(Scripts that build objects)
┌──
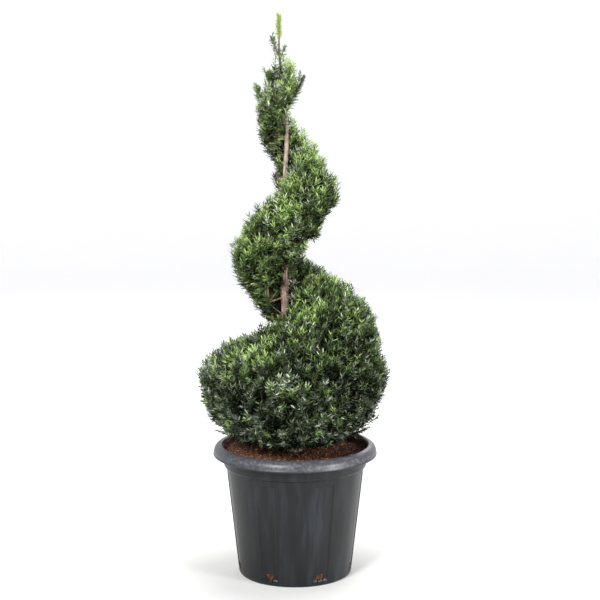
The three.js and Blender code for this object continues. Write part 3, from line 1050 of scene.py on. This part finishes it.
def growLeader():
    generator = np.random.default_rng(21)
    low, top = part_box("leader_tuft_left")[0].z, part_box("leader_tuft_left")[1].z
    foot, tip = stemAt(low - 0.004), stemAt(stemTop)
    short = leader["needleLength"]
    rows = [("leader", foot, tip, 0.004, short, 0.12)]
    for i in range(leader["tuftShoots"]):
        start = stemAt(mix(low, stemTop, 0.05 + 0.1 * i))
        angle = 2.4 * i
        way = np.array([0.24 * math.cos(angle), 0.24 * math.sin(angle), 1])
        rows.append(("leader", start, start + unit(way) * leader["tuftLength"], 0, short, 0.2))
    size = leader["sideNeedles"]
    for name, drop in zip(nodesNamed("side_shoot"), leader["sideDrops"]):
        points = nodePoints(name) - [0, 0, drop]
        foot, tip = points[points[:, 2].argmin()], points[points[:, 2].argmax()]
        rows += [("fresh", foot, tip, 0.008, size, 0), ("mid", foot, tip, 0.014, size, 0)]
    for name, point in spikeTips.items():
        _, way, length, needleLength, kind = spikes[name]
        foot = point - unit(np.array(way)) * length
        rows += [(kind, foot, point, leader["spikeDrop"], needleLength, 0)] * 2
        for share in (0.84, 0.72, 0.6):
            end = mix(foot, point, share) + generator.normal(0, 0.006, 3)
            rows.append((kind, foot, end, 0.008, needleLength, 0))
    for axis, _ in boughAxes:
        for _ in range(leader["boughShoots"]):
            start = mix(axis[2], axis[4], generator.uniform(0.2, 1))
            way = unit(axis[4] - axis[0]) + 0.5 * up + generator.normal(0, 0.4, 3)
            length = generator.uniform(0.022, 0.034)
            rows.append(("mid", start, start + unit(way) * length, 0.008, size, 0))
    kinds, feet, ends, cuts, sizes, closed = (np.array(part) for part in zip(*rows))
    lengths = lengthOf(ends - feet) - cuts
    ways = unit(ends - feet)
    points, shape, shoot, _, bends = growNeedles(
        feet, ways, lengths, generator, leader["gap"], sizes, closed)
    points[..., 2] = np.minimum(points[..., 2], top + 0.004)
    storeNeedles(kinds[shoot], points, shape)
    shoots.append((feet[1:], ways[1:], lengths[1:], bends[1:], np.full(len(feet) - 1, -1)))
    print("leader and standing shoots:", len(points), "needles")


growLeader()
buildNeedles()
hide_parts(*nodesNamed("leader_tuft"),
            *nodesNamed("side_shoot"))


# Limbs fork from stem to bough, branchlet, twig and shoot.
twigs = {
    "shootsPerBough": 60,
    "shootsPerBranchlet": 8,
    # The earliest share of a limb at which another leaves it, how far short of its goal that one
    # ends, and how much it wanders.
    "branchletFork": (0.4, 0.22, 0.07),
    "twigFork": (0.45, 0, 0.08),
    # Rings and sides of each limb, and its radius at its foot and at its end.
    "limbs": {
        "bough": (9, 6, (0.0032, 0.0017)),
        "branchlet": (5, 4, (0.0016, 0.001)),
        "twig": (4, 3, (0.00095, 0.0007)),
    },
    "stalk": (3, 3, (0.0007, 0.0004)),
}


def spreadOut(points, count):
    # Indices of points that lie as far from each other as they can.
    chosen = [int(lengthOf(points - points.mean(0)).argmax())]
    distance = lengthOf(points - points[chosen[0]])
    while len(chosen) < min(count, len(points)):
        chosen.append(int(distance.argmax()))
        distance = np.minimum(distance, lengthOf(points - points[chosen[-1]]))
    return chosen


def nearestOf(points, middles):
    gaps = np.linalg.norm(points[:, None] - middles[None], axis=2)
    return gaps.argmin(1)


def underside(owner, end):
    # Height of a mass's underside beside the stem, on the side where a bough ends.
    points = nodePoints(massNames[owner])
    near = points[reachOf(points) < 1.2 * stemRadius(points[:, 2]) + 0.004]
    way = unit((end - stemAt(end[2]))[:2])
    turned = unit((near - stemAt(near[:, 2]))[:, :2]) @ way
    return near[turned > min(0.85, turned.max() - 0.02), 2].min()


def forkOff(limb, goal, earliest, short, wander, generator):
    # A limb that leaves another part of the way along it and bends towards its goal.
    start, bend, end = limb
    t = generator.uniform(earliest, 1)
    fork = bentAt(start, bend, end, t)
    goal = mix(goal, fork, short)
    apart = np.linalg.norm(goal - fork)
    onward = unit((1 - t) * (bend - start) + t * (end - bend))
    turn = mix(fork, goal, 0.3) + onward * apart * 0.25
    return fork, turn + generator.normal(0, wander, 3) * apart, goal


def growTwigs():
    generator = np.random.default_rng(31)
    feet, _, _, _, owners = (np.concatenate(part) for part in zip(*shoots))
    boughTips = np.array([axis[-1] for axis, _ in boughAxes])
    limbs = {kind: [] for kind in twigs["limbs"]}
    for owner in range(len(massNames)):
        mine = feet[owners == owner]
        heads = mine[spreadOut(mine, max(3, len(mine) // twigs["shootsPerBough"]))]
        groups = nearestOf(mine, heads)
        for g in range(len(heads)):
            cluster = mine[groups == g]
            middle = cluster.mean(0)
            axisPoint = stemAt(middle[2])
            end = mix(middle, axisPoint, 0.25)
            reach = np.linalg.norm((end - axisPoint)[:2])
            rise = reach * generator.uniform(0.35, 0.9)
            lowest = max(underside(owner, end) + 0.015, soilLevel + 0.01)
            start = stemAt(np.clip(end[2] - rise, lowest, stemTop - 0.12))
            gaps = lengthOf(boughTips - end)
            if gaps.min() < 0.08 and boughTips[gaps.argmin()][2] < end[2]:
                start = boughTips[gaps.argmin()]
            limb = (start, mix(start, end, 0.5) + generator.normal(0, 0.004, 3), end)
            limbs["bough"].append(limb)
            count = max(1, len(cluster) // twigs["shootsPerBranchlet"])
            goals = cluster[spreadOut(cluster, count)]
            subgroups = nearestOf(cluster, goals)
            for h in range(len(goals)):
                sprays = cluster[subgroups == h]
                branchlet = forkOff(limb, sprays.mean(0), *twigs["branchletFork"], generator)
                limbs["branchlet"].append(branchlet)
                limbs["twig"] += [forkOff(branchlet, spray, *twigs["twigFork"], generator)
                                  for spray in sprays]
    for kind, (rings, sides, radii) in twigs["limbs"].items():
        paths = curved(*(np.array(part) for part in zip(*limbs[kind])), rings)
        radii = np.broadcast_to(np.linspace(*radii, rings), paths.shape[:2])
        points, triangles = tubes(paths, radii, sides)
        piece = meshPiece(f"{kind}_wood", points, triangles, twigFinish)
        settle(piece, massNames if kind == "twig" else ())
        print(len(paths), f"{kind}s in", len(triangles), "triangles")


def growStalks():
    feet, ways, lengths, bends, _ = (np.concatenate(part) for part in zip(*shoots))
    rings, sides, radii = twigs["stalk"]
    t = np.linspace(0, 1, rings)[:, None]
    paths = feet[:, None] + (ways * lengths[:, None])[:, None] * t + bends[:, None] * t ** 2
    radii = np.broadcast_to(np.linspace(*radii, rings), paths.shape[:2])
    points, triangles = tubes(paths, radii, sides)
    piece = meshPiece("shoot_stalks", points, triangles, stalkFinish)
    settle(piece)
    print("shoot stalks", len(triangles), "triangles")


growTwigs()
growStalks()


studio = {
    "floorRadius": 6.5,
    "coveRadius": 2.0,
    "wallHeight": 5.5,
    "paintGlow": 0.34,
    "skyStrength": 0.22,
    "cameraPlace": (0.012, -3.6, 1.188),
    "cameraTilt": 8.13,        # degrees down
    "lens": 90.5,              # mm, on a 36 mm sensor
    "lights": [
        # name, place, aimed at, width, height, power
        ("key_left", (-1.5, -2.9, 2.4), (0, 0, 0.7), 1.0, 1.0, 215),
        ("fill_right", (2.7, -2.0, 1.1), (0, 0, 0.45), 1.0, 1.4, 135),
        ("top", (0.3, 0.2, 3.6), (0, 0, 0.6), 1.4, 1.4, 112),
        ("behind", (0.8, 3.2, 2.4), (0, 0, 0.8), 2.0, 1.6, 50),
    ],
}


def makeFloor():
    # A round floor that curves up into a wall, so no edge shows from any side.
    radius, cove, top = studio["floorRadius"], studio["coveRadius"], studio["wallHeight"]
    outline = [(0.4, 0), (radius, 0)]
    for i in range(1, 13):
        turn = math.radians(i * 7.5)
        outline.append((radius + cove * math.sin(turn), cove * (1 - math.cos(turn))))
    outline.append((radius + cove, top))
    bpy.ops.object.select_all(action="DESELECT")
    floor = drawRings(outline, 96)
    floor.name = "studio_floor"
    selectFaces(floor, lambda face: face.center.z > top - 0.001)   # the lid
    bpy.ops.mesh.delete(type="FACE")
    bpy.ops.mesh.select_all(action="SELECT")
    bpy.ops.mesh.flip_normals()
    bpy.ops.object.mode_set(mode="OBJECT")
    bpy.ops.object.shade_smooth()
    # Matt paint that is painted lighter towards the back and darker towards the front, as painted
    # light and shade, and glows a little as painted light, so no side falls dark.
    material, tree, place = newMaterial(
        "studio_paint_matt", {"Roughness": 0.9, "Emission Strength": studio["paintGlow"]})
    depth = addNode(tree, "ShaderNodeSeparateXYZ", links={"Vector": place})
    share = addNode(tree, "ShaderNodeMapRange", {"From Min": -3.0, "From Max": 3.0},
                    {"Value": depth.outputs["Y"]})
    tone = addNode(tree, "ShaderNodeValToRGB", links={"Fac": share.outputs["Result"]},
                   stops=[(0, "#727274"), (0.5, "#b9b9b7"), (0.8, "#ececee"), (1, "#f8f8fa")])
    floor.data.materials.append(finished(
        material, dict.fromkeys(["Base Color", "Emission Color"], tone.outputs["Color"])))


def makeLights():
    for name, place, aim, width, height, power in studio["lights"]:
        lamp = bpy.data.lights.new(name, "AREA")
        lamp.shape = "RECTANGLE"
        lamp.size, lamp.size_y, lamp.energy = width, height, power
        holder = addObject(name, lamp)
        holder.location = place
        way = Vector(aim) - Vector(place)
        holder.rotation_euler = way.to_track_quat("-Z", "Y").to_euler()
    world = bpy.data.worlds.new("studio_world")
    world.use_nodes = True
    background = world.node_tree.nodes["Background"]
    background.inputs["Color"].default_value = hexColour("#fdfdff")
    background.inputs["Strength"].default_value = studio["skyStrength"]
    bpy.context.scene.world = world


def makeCamera():
    camera = addObject("camera", bpy.data.cameras.new("camera"))
    camera.data.sensor_width = 36
    camera.data.lens = studio["lens"]
    camera.location = studio["cameraPlace"]
    camera.rotation_euler = (math.radians(90 - studio["cameraTilt"]), 0, 0)
    bpy.context.scene.camera = camera


makeFloor()
makeLights()
makeCamera()
print("studio with", len(studio["lights"]), "lights")
bpy.context.scene.view_settings.view_transform = "Standard"
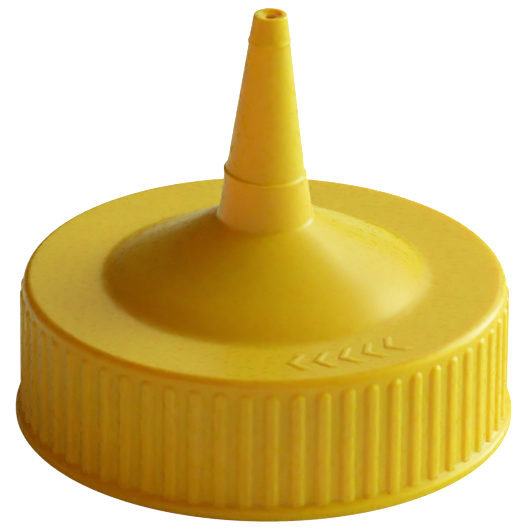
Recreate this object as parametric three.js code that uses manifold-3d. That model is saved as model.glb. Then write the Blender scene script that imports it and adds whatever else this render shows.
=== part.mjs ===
// Wide-mouth squeeze-bottle cap with a cone spout, and the sealing washer inside it.
// Millimetres, +Z up. The origin is the middle of the ring that the cap stands on.
// Angles round the cap are in degrees from the front, which is -Y, towards +X.

import * as THREE from 'three';
import { mergeVertices } from 'three/addons/utils/BufferGeometryUtils.js';
import Module from 'manifold-3d';

const wasm = await Module();
wasm.setup();

// Round the axis.
const SEGMENTS = 60;
const TURN = 2 * Math.PI;
const FRONT = -Math.PI / 2;

// Skirt and bottom flange.
const FLANGE_RADIUS = 34.0;
const FLANGE_TOP = 1.1;
const SHOULDER_TOP = 1.9;
const FOOT_ROUND = 0.3;
const LAND_RADIUS = 32.92;
const CORNER_ROUND = 1.25;
const TOP_HEIGHT = 20.17;
const INNER_RADIUS = 31.65;
const MOUTH_CHAMFER = 0.4;

// Grip ribs.
const RIB_COUNT = 60;
const RIB_WIDTH = 1.95;
const RIB_RADIUS = 33.32;
const RIB_ROOT = 32.3;
const RIB_BOTTOM = 0.9;
const RIB_TOP = 18.5;
const RIB_PHASE = 1.88;

// Top plate and dome. DOME_LINE gives radius and height above the top ring.
const TOP_THICKNESS = 1.6;
const DOME_RADIUS = 21.95;
const DOME_LINE = [[DOME_RADIUS, 0], [20.6, 1.25], [18.6, 2.45], [14.0, 4.75], [10.0, 7.1], [6.9, 8.85]];
const DOME_WALL = 1.5;
const DOME_STEPS = 6;

// Spout, each bead a thin ring left by the mould. It leans a little towards +X: SPOUT_LEAN is how
// far it goes sideways for each millimetre above LEAN_START. BEAD_TILT is the lower bead's slope.
const SPOUT_FOOT = 29.5;
const SPOUT_FOOT_RADIUS = 6.3;
const LOWER_BEAD = { z: 35.9, radius: 5.64, below: 5.53, above: 5.3, half: 0.3 };
const UPPER_BEAD = { z: 55.05, radius: 2.93, below: 2.83, above: 2.77, half: 0.4 };
const BEAD_TILT = 0.07;
const TIP_RADIUS = 2.4;
const TIP_SHOULDER = 58.0;
const LIP_RADIUS = 2.05;
const TOTAL_HEIGHT = 58.9;
const LEAN_START = 40.0;
const SPOUT_LEAN = 0.022;
const BORE_FOOT_RADIUS = 4.9;
const BORE_NECK = 57.5;
const BORE_NECK_RADIUS = 1.5;
const DISH_RADIUS = 1.6;
const DISH_DEPTH = 0.35;
const ORIFICE_RADIUS = 0.7;
const ORIFICE_DEPTH = 0.8;

// Internal thread, right-handed, of a 63 mm neck finish with six turns to the inch.
const THREAD_PITCH = 4.233;
const THREAD_TURNS = 1.5;
const THREAD_START = 4.6;
const THREAD_DEPTH = 1.2;
const THREAD_ROOT_WIDTH = 2.6;
const THREAD_CREST_WIDTH = 0.9;
const THREAD_STEPS = 90;
const THREAD_FADE = 0.06;
const THREAD_EMBED = 0.35;

// Washer, and the bead that keeps it under the top plate.
const WASHER_INNER = 25.5;
const WASHER_OUTER = 31.0;
const WASHER_THICKNESS = 1.0;
const WASHER_CHAMFER_WIDTH = 0.5;
const WASHER_CHAMFER_HEIGHT = 0.3;
const WASHER_GAP = 0.05;
const GROOVE_RADIUS = 31.4;
const RETAINER_RADIUS = 30.85;
const RETAINER_HEIGHT = 0.3;
const RETAINER_SLOPE = 0.6;

// Raised turn-to-close mark: a row of chevrons on the top ring that point clockwise.
const MARK_HEIGHT = 0.2;
const MARK_EMBED = 0.3;
const MARK_OUTER = 29.4;
const MARK_RADIUS = 27.2;
const MARK_INNER = 25.0;
const CHEVRON_COUNT = 5;
const CHEVRON_START = 6.5;
const CHEVRON_PITCH = 7.4;
const CHEVRON_SWEEP = 3.6;
const CHEVRON_STROKE = 2.2;

const UNDERSIDE = TOP_HEIGHT - TOP_THICKNESS;
const WASHER_TOP = UNDERSIDE - WASHER_GAP;
const WASHER_BOTTOM = WASHER_TOP - WASHER_THICKNESS;

const capMaterial = new THREE.MeshStandardMaterial({ color: 0xe0b800, roughness: 0.35, metalness: 0 });
const washerMaterial = new THREE.MeshStandardMaterial({ color: 0xe9e6dc, roughness: 0.7, metalness: 0 });

function radians(degrees) {
  return THREE.MathUtils.degToRad(degrees);
}

// A ring or shell turned about +Z from a closed profile of [radius, height] points.
function turned(profile) {
  const points = profile.map(([radius, height]) => new THREE.Vector2(radius, height));
  points.push(points[0].clone());
  const geometry = new THREE.LatheGeometry(points, SEGMENTS);
  geometry.rotateX(Math.PI / 2);
  return geometry;
}

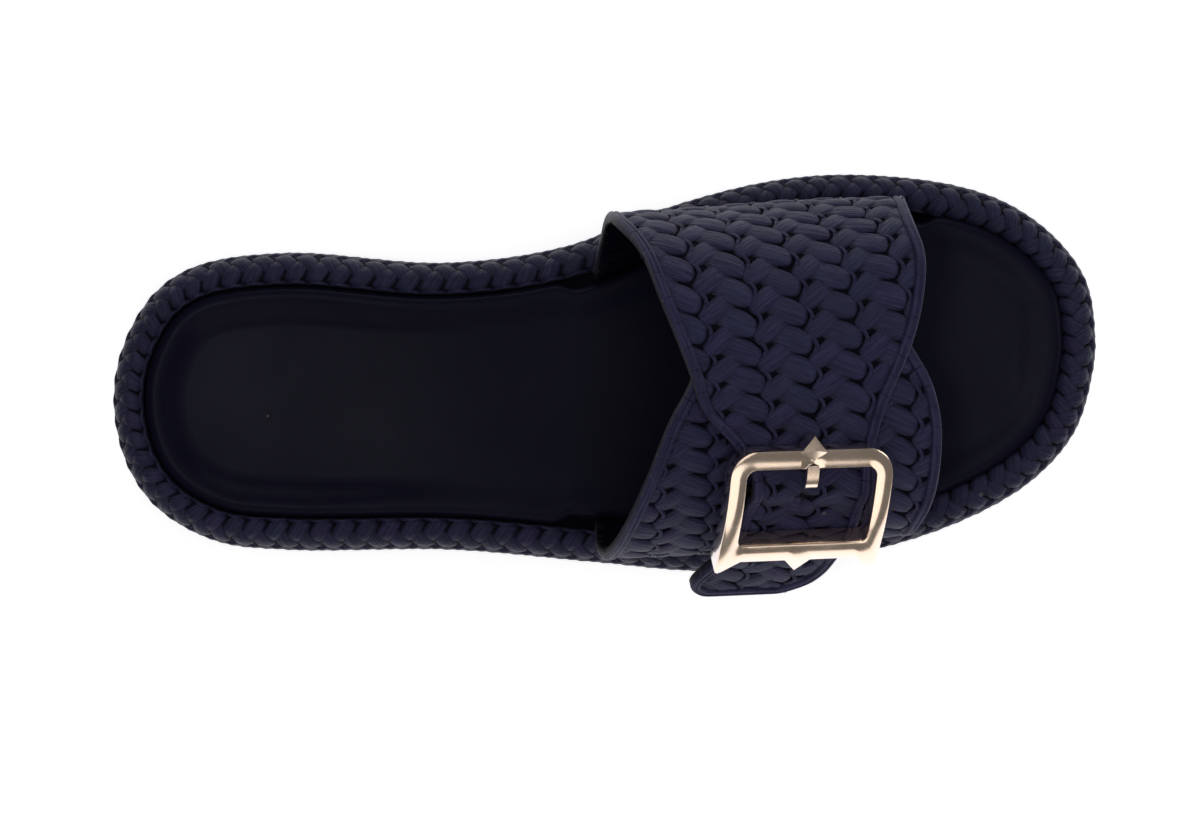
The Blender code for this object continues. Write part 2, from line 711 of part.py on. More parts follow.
└──
> **Task requirements**
Scan the records above for the string "manifold", then report every line that contains it.

> **Reply to the exercise**
Recreate this object as parametric three.js code that uses manifold-3d. That model is saved as model.glb. Then write the Blender scene script that imports it and adds whatever else this render shows.
import Module from 'manifold-3d';